MR. BURTON: He's here as a guest of the President. He's about to go on a book tour, and this is one of the last opportunities he'll have to spend time with the President before he does that.
Q: Has he been on Air Force One before?
MR. BURTON: Yes. All right. Thanks, guys.
Q: Has the President read the book?
MR. BURTON: Oh, I don't know the answer to that.
Q: Could you check and find out?
MR. BURTON: Maybe.
Q: Thanks, Bill.
* * * * *
MR. BURTON: I just read the remarks more closely. The President will, indeed, address comprehensive legislation that helps to make renewable energy a profitable kind of energy in America. He'll talk about it how can create millions of jobs, combat global warming by -- and decrease our dependence on foreign (inaudible). He'll thank Congressman Markey for the work he did on getting legislation through in the House, and Senator John Kerry for some of the work that he's doing in the Senate to get it done.
I also didn't mention earlier that Senator Kerry is on the plane -- which you may or may not have known.
Q: And so after initially refusing to talk about the energy legislation, he's (inaudible)? I'm kidding. Kidding. (Laughter.)

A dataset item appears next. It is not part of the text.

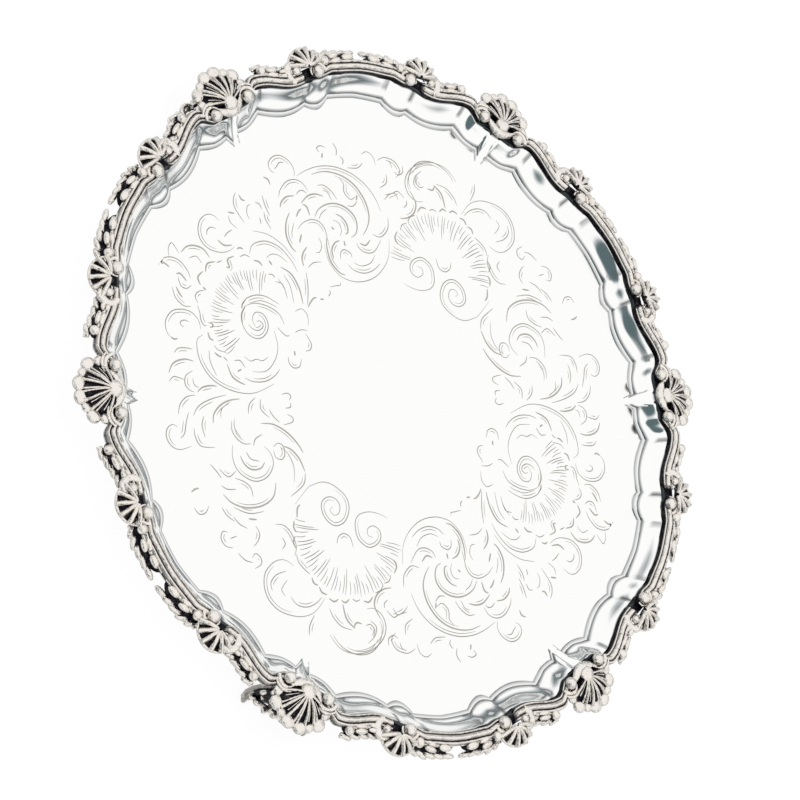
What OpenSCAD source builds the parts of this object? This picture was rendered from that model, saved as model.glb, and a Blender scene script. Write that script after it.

Q: This means that the speech is largely a push for the climate change legislation --
MR. BURTON: No, no, I wouldn't say that. It talks about the importance of investments in order to create jobs in this field of, you know, innovation and finding ways to make clean, renewable energy. But definitely gets into comprehensive energy legislation (inaudible).
Q: Exhorting the Senate.
MR. BURTON: Say that again?
Q: Exhorting the Senate.
MR. BURTON: He talks about its importance and he's urging all of us to work hard to get it done.